Editor’s footnote: a spokesperson from the Development and Planning Authority replies:

Your correspondent’s letter is primarily about historic planning decisions relating to a proposal for residential development at Les Blanches, St Martin’s, which is adjacent to the Manor Stores.

Two planning applications for this proposed development were considered. The first, which was determined by the Board of the former Environment Department in 2015, was for 37 homes on the site. The second, dealt with by the Development and Planning Authority in 2016, was for 26 new homes. Both applications were refused. Both proposals included a new access road serving Manor Stores.

The second decision, that of the DPA, was appealed and the appeal was upheld by the independent tribunal. Contrary to your correspondent’s assertion, this decision was not made by an ‘off-island retired planning inspector’, but by the two local lay members of the Tribunal. Crucially, the appeal decision removed the access from Manor Stores, due to the Tribunal’s concerns regarding traffic and road safety.

Regarding the issue of development of a greenfield site, and your correspondent’s claims that developers are able to ‘squirm though gaps’ in regulations and that appeal decisions for Les Blanches and, hypothetically, Cobo ‘contravened the spirit and purposes of the planning regulations’, this is fundamentally incorrect.

The planning applications for Les Blanches were submitted and considered on the basis of Policy RH2 of the former Rural Area Plan, which was later superseded by the Island Development Plan (IDP). Policy RH2 was designed to permit, in exceptional circumstances, the development of social housing on suitable sites within the Rural Area. As was found by the Tribunal at appeal, the second of the two proposals complied with Policy RH2 and was therefore approved subject to conditions, including deletion of the proposed Manor Stores access road. The approach of Policy RH2 has not been continued in the IDP which instead includes the requirement for larger housing developments to contribute a proportion of affordable housing. Should the approved development at Les Blanches not proceed, the site cannot be developed for housing under the policies of the IDP.

Regarding the Cobo site, the proposals to erect a replacement house and to extend its curtilage entirely satisfied the relevant policies of the IDP. Had permission been refused for political not planning reasons, such a decision would surely have been overturned on appeal. This would not have ‘contravened the spirit and purposes of the planning regulations’ but would have been the proper and expected outcome of a fair and consistent planning process.

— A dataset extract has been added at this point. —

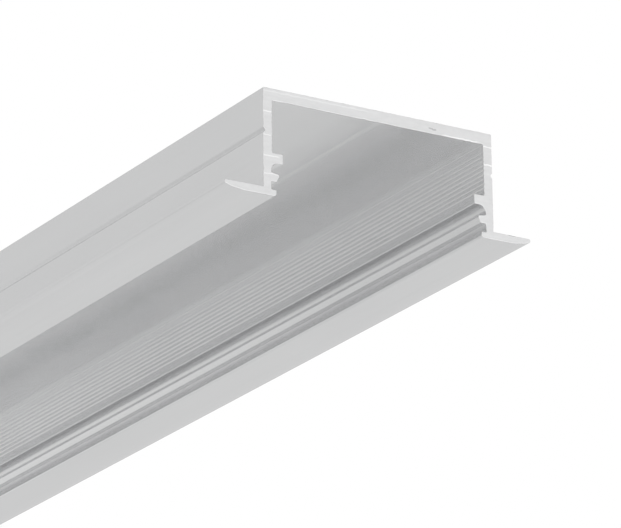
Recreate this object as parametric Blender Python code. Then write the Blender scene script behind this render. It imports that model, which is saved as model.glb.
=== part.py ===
"""Recessed aluminium profile for an LED strip, extruded in one piece.

The profile is a channel that opens downwards, as it hangs in a ceiling. Its
back carries the light strip on the inside, two fluted walls hang from the
back, and a trim flange stands out from the foot of each wall and covers the
edge of the ceiling's slot. On the inside of each wall a ledge, a snap barb
and a lip hold a diffuser that is pushed in from below.

All sizes are in metres. X runs along the profile, Y across it and Z up. The
origin is half way along, on the middle line, level with the undersides of
the flanges.
"""
import math

import bmesh
import bpy

# Body
PROFILE_LENGTH = 0.500
BODY_WIDTH = 0.0560              # across the outsides of the two walls
BODY_HEIGHT = 0.0235             # underside of the flanges to the top of the back
WALL_THICKNESS = 0.0021
BACK_THICKNESS = 0.0026

# Trim flanges
FLANGE_REACH = 0.00925           # how far each one stands out from its wall
FLANGE_THICKNESS = 0.00165
FLANGE_TIP_THICKNESS = 0.0009    # the round outer edge
FLANGE_CURVE_WIDTH = 0.0052      # outer stretch of the underside, which curves up

# Snap fittings on the inside of each wall, from the foot of the wall upwards
LIP_REACH = 0.0009               # beyond the inner face of the wall
LIP_THICKNESS = 0.0013
LIP_TO_BARB = 0.0019             # open height between the lip and the barb
BARB_REACH = 0.00205             # beyond the bottom of the snap groove
BARB_THICKNESS = 0.00185
BARB_TOP_DROP = 0.00035          # how far its upper side falls towards the nose
BARB_RAMP_RUN = 0.0007           # how far its slanting face runs back from the nose
BARB_NOSE_RADIUS = 0.0003
BARB_TO_LEDGE = 0.0022           # open height between the barb and the ledge
LEDGE_REACH = 0.0025             # beyond the inner face of the wall
LEDGE_THICKNESS = 0.0021
SNAP_GROOVE_DEPTH = 0.0003       # the wall behind barb and lip lies this much deeper
SNAP_GROOVE_RADIUS = 0.0018      # large fillet under the ledge

# Fine V flutes along the inner face of each wall
FLUTE_PITCH = 0.0010
FLUTE_WIDTH = 0.00044
FLUTE_DEPTH = 0.0002
FLUTE_RADIUS = 0.00005           # round bottom
PLAIN_STRIP_HEIGHT = 0.0014      # smooth stretch of the wall between the back and the flutes

# Scribed guide lines
SIDE_GROOVE_HEIGHT = 0.0141      # on the outside of each wall, above the flange underside
SIDE_GROOVE_WIDTH = 0.0012
SIDE_GROOVE_DEPTH = 0.0005
SIDE_GROOVE_RADIUS = 0.0002      # round bottom
CENTRE_GROOVE_WIDTH = 0.0012     # drill guide along the middle of the back, on the inside
CENTRE_GROOVE_DEPTH = 0.0001

# Edges, as the extrusion die leaves them
OUTER_EDGE_RADIUS = 0.00025
LEDGE_EDGE_RADIUS = 0.0002
LIP_EDGE_RADIUS = 0.0006         # lower edge of the lip, which guides the diffuser in
ROOT_RADIUS = 0.0002             # inside corners at the roots of the fittings
BACK_CORNER_RADIUS = 0.0003      # inside corners between the back and the walls

CHORD_ERROR = 0.000004           # how far an arc's straight steps may lie off the true arc
WELD_DISTANCE = 0.000001
SHARP_EDGE_ANGLE = math.radians(28)

ALUMINIUM_COLOUR = (0.78, 0.783, 0.787, 1.0)

# Places that follow from the sizes above, for the half of the section at +Y
HALF_BODY = BODY_WIDTH / 2
HALF_SPAN = HALF_BODY + FLANGE_REACH
WALL_INNER = HALF_BODY - WALL_THICKNESS
GROOVE_WALL = WALL_INNER + SNAP_GROOVE_DEPTH
LIP_EDGE = WALL_INNER - LIP_REACH
LEDGE_EDGE = WALL_INNER - LEDGE_REACH
BARB_NOSE = GROOVE_WALL - BARB_REACH
BACK_INNER = BODY_HEIGHT - BACK_THICKNESS
BARB_BOTTOM = LIP_THICKNESS + LIP_TO_BARB
BARB_TOP = BARB_BOTTOM + BARB_THICKNESS
LEDGE_BOTTOM = BARB_TOP + BARB_TO_LEDGE
LEDGE_TOP = LEDGE_BOTTOM + LEDGE_THICKNESS


def arc(centre, radius, start, end):
    """Points on an arc from the start angle to the end angle, both included."""
    step = 2 * math.acos(max(0.0, 1 - CHORD_ERROR / radius))
    count = max(2, math.ceil(abs(end - start) / step))
    angles = [start + (end - start) * index / count for index in range(count + 1)]
    return [(centre[0] + radius * math.cos(a), centre[1] + radius * math.sin(a)) for a in angles]


def fillet(before, corner, after, radius):
    """The arc that rounds a corner between two straight edges.

    The radius is limited to what the shorter edge leaves room for.
    """
    to_before = math.atan2(before[1] - corner[1], before[0] - corner[0])
    to_after = math.atan2(after[1] - corner[1], after[0] - corner[0])
    opening = (to_after - to_before + math.pi) % (2 * math.pi) - math.pi
    half_opening = abs(opening) / 2
    room = min(math.dist(before, corner), math.dist(after, corner))
    radius = min(radius, 0.95 * room * math.tan(half_opening))
    to_centre = to_before + opening / 2
    distance = radius / math.sin(half_opening)
    centre = (corner[0] + distance * math.cos(to_centre), corner[1] + distance * math.sin(to_centre))
    turn = math.copysign(math.pi - abs(opening), -opening)
    middle = to_centre + math.pi
    return arc(centre, radius, middle - turn / 2, middle + turn / 2)


def rounded(corners):
    """Outline through (y, z, radius) corners; a corner of radius 0 stays sharp.

    The first and the last corner are the ends of the outline and stay as given.
    """
    points = [corners[0][:2]]
    for before, corner, after in zip(corners, corners[1:], corners[2:]):
        if corner[2] > 0:
            points += fillet(before[:2], corner[:2], after[:2], corner[2])
        else:
            points.append(corner[:2])
    points.append(corners[-1][:2])
    return points


def wall_flutes():
    """Shallow V flutes down the inner face of the wall, from the top one.

    As many as fit between the plain strip below the back and the ledge, centred there.
    """
    top = BACK_INNER - PLAIN_STRIP_HEIGHT
    bottom = LEDGE_TOP + ROOT_RADIUS
    count = math.floor((top - bottom - FLUTE_WIDTH) / FLUTE_PITCH) + 1
    middle = (top + bottom) / 2
    points = []
    for index in range(count):
        height = middle + FLUTE_PITCH * ((count - 1) / 2 - index)
        points += rounded([
            (WALL_INNER, height + FLUTE_WIDTH / 2, 0),
            (WALL_INNER + FLUTE_DEPTH, height, FLUTE_RADIUS),
            (WALL_INNER, height - FLUTE_WIDTH / 2, 0),
        ])
    return points


def snap_fittings():
    """Ledge, snap groove, barb and lip, from the foot of the flutes to the flange underside."""
    return rounded([
        (WALL_INNER, LEDGE_TOP + 2 * ROOT_RADIUS, 0),
        (WALL_INNER, LEDGE_TOP, ROOT_RADIUS),
        (LEDGE_EDGE, LEDGE_TOP, LEDGE_EDGE_RADIUS),
        (LEDGE_EDGE, LEDGE_BOTTOM, LEDGE_EDGE_RADIUS),
        (GROOVE_WALL, LEDGE_BOTTOM, SNAP_GROOVE_RADIUS),
        (GROOVE_WALL, BARB_TOP, ROOT_RADIUS),
        (BARB_NOSE, BARB_TOP - BARB_TOP_DROP, BARB_NOSE_RADIUS),
        (BARB_NOSE + BARB_RAMP_RUN, BARB_BOTTOM, LEDGE_EDGE_RADIUS),
        (GROOVE_WALL, BARB_BOTTOM, ROOT_RADIUS),
        (GROOVE_WALL, LIP_THICKNESS, ROOT_RADIUS),
        (LIP_EDGE, LIP_THICKNESS, LEDGE_EDGE_RADIUS),
        (LIP_EDGE, 0, LIP_EDGE_RADIUS),
        (HALF_BODY, 0, 0),
    ])


def flange_tip():
    """The flange underside's outer stretch curves up into the round tip.

    Both arcs touch without a crease: the large one starts level where the flat
    underside ends, and the tip's small one lies inside it.
    """
    tip_radius = FLANGE_TIP_THICKNESS / 2
    tip = (HALF_SPAN - tip_radius, FLANGE_THICKNESS - tip_radius)
    start = HALF_SPAN - FLANGE_CURVE_WIDTH
    run = tip[0] - start
    rise = tip[1] - tip_radius
    sweep_radius = (run ** 2 + tip[1] ** 2 - tip_radius ** 2) / (2 * rise)
    meeting = math.atan2(tip[1] - sweep_radius, run)
    underside = arc((start, sweep_radius), sweep_radius, -math.pi / 2, meeting)
    round_end = arc(tip, tip_radius, meeting, math.pi / 2)
    return underside + round_end[1:]


def outer_side():
    """Outside of the wall with its scribed line, from the flange up to the middle of the back."""
    groove_bottom = SIDE_GROOVE_HEIGHT - SIDE_GROOVE_WIDTH / 2
    groove_top = SIDE_GROOVE_HEIGHT + SIDE_GROOVE_WIDTH / 2
    tip_start = HALF_SPAN - FLANGE_TIP_THICKNESS / 2
    return rounded([
        (tip_start, FLANGE_THICKNESS, 0),
        (HALF_BODY, FLANGE_THICKNESS, ROOT_RADIUS),
        (HALF_BODY, groove_bottom, 0),
        (HALF_BODY - SIDE_GROOVE_DEPTH, SIDE_GROOVE_HEIGHT, SIDE_GROOVE_RADIUS),
        (HALF_BODY, groove_top, 0),
        (HALF_BODY, BODY_HEIGHT, OUTER_EDGE_RADIUS),
        (0, BODY_HEIGHT, 0),
    ])[1:]


def back_inside():
    """Inner face of the back, from the drill guide on the middle line to the wall's corner."""
    return rounded([
        (0, BACK_INNER + CENTRE_GROOVE_DEPTH, 0),
        (CENTRE_GROOVE_WIDTH / 2, BACK_INNER, 0),
        (WALL_INNER, BACK_INNER, BACK_CORNER_RADIUS),
        (WALL_INNER, BACK_INNER - 2 * BACK_CORNER_RADIUS, 0),
    ])[:-1]


def section_outline():
    """The whole closed section: one half, and the same half mirrored about the middle line."""
    half = back_inside() + wall_flutes() + snap_fittings()[1:-1] + flange_tip() + outer_side()
    mirrored = [(-y, z) for y, z in reversed(half[1:-1])]
    return half + mirrored


def aluminium():
    """Clear anodised aluminium with a matt, silver finish."""
    material = bpy.data.materials.new("anodised_aluminium")
    material.use_nodes = True
    shader = material.node_tree.nodes["Principled BSDF"]
    shader.inputs["Base Color"].default_value = ALUMINIUM_COLOUR
    shader.inputs["Metallic"].default_value = 0.9
    shader.inputs["Roughness"].default_value = 0.45
    return material


def extrusion(name, outline, length, material):
    """Closed mesh of an outline in the YZ plane, extruded along X to both sides of the origin."""
    curve = bpy.data.curves.new(name + "_outline", "CURVE")
    curve.dimensions = "2D"
    curve.fill_mode = "BOTH"
    curve.extrude = length / 2
    spline = curve.splines.new("POLY")
    spline.points.add(len(outline) - 1)
    for point, (y, z) in zip(spline.points, outline):
        point.co = (y, z, 0, 1)
    spline.use_cyclic_u = True
    guide = bpy.data.objects.new(name + "_outline", curve)
    guide.rotation_euler = (math.pi / 2, 0, math.pi / 2)
    bpy.context.scene.collection.objects.link(guide)
    bpy.context.view_layer.update()

    mesh = bpy.data.meshes.new_from_object(guide.evaluated_get(bpy.context.evaluated_depsgraph_get()))
    mesh.name = name
    solid = bmesh.new()
    solid.from_mesh(mesh)
    bmesh.ops.remove_doubles(solid, verts=solid.verts, dist=WELD_DISTANCE)
    bmesh.ops.recalc_face_normals(solid, faces=solid.faces)
    solid.to_mesh(mesh)
    solid.free()
    mesh.materials.clear()
    mesh.materials.append(material)
    mesh.shade_smooth()
    mesh.set_sharp_from_angle(angle=SHARP_EDGE_ANGLE)

    piece = bpy.data.objects.new(name, mesh)
    piece.matrix_world = guide.matrix_world
    bpy.data.objects.remove(guide)
    return piece


def main():
    for existing in list(bpy.data.objects):
        bpy.data.objects.remove(existing)
    parts = bpy.data.collections.new("led_strip_profile")
    bpy.context.scene.collection.children.link(parts)
    parts.objects.link(extrusion("profile", section_outline(), PROFILE_LENGTH, aluminium()))


main()
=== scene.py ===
"""Looks of a recessed aluminium profile for an LED strip, seen from below as in a product photograph."""
import math

import bmesh
import bpy
import mathutils.noise
from mathutils import Matrix, Vector


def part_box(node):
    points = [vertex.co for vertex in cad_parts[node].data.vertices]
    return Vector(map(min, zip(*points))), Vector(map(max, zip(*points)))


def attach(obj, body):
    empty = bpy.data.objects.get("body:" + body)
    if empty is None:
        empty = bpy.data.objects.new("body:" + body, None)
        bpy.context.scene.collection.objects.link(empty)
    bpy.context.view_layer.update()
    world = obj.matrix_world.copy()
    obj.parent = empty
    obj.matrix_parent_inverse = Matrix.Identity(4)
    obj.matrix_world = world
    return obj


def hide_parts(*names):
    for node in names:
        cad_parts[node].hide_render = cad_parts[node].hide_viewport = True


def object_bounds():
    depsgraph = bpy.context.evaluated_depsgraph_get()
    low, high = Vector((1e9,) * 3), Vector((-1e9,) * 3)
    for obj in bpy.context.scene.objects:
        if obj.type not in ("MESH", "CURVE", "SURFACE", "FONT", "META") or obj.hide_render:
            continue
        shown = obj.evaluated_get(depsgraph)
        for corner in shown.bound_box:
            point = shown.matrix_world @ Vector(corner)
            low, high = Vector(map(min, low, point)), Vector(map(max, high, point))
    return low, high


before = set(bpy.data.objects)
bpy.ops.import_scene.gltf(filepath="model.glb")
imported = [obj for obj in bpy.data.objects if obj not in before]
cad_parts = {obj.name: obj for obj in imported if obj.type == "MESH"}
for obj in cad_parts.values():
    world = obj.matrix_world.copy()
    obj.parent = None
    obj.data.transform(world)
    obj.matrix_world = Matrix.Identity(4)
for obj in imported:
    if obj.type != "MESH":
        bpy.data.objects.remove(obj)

cad_low, cad_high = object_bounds()
node_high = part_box("profile")[1]

# Lengths are in metres.

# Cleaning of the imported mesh
WELD_DISTANCE = 0.000002         # points nearer to each other than this are one point
FLAT_ANGLE = math.radians(0.2)   # faces that turn less than this are one face
SHARP_ANGLE = math.radians(24)   # edges that turn less than this are shaded smooth
END_NORMAL = 0.9                 # a face whose normal points this much along X is a cut end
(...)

The current system of planning appeals in Guernsey was introduced in 2009 on the basis of legislation which was approved by the States. It is generally regarded as a very successful approach which balances professional expert advice with local lay representation and opinion. So much so that other jurisdictions which still retain the old and expensive legalistic system of planning appeals through the Courts are looking to the Guernsey system as an exemplar of best practice.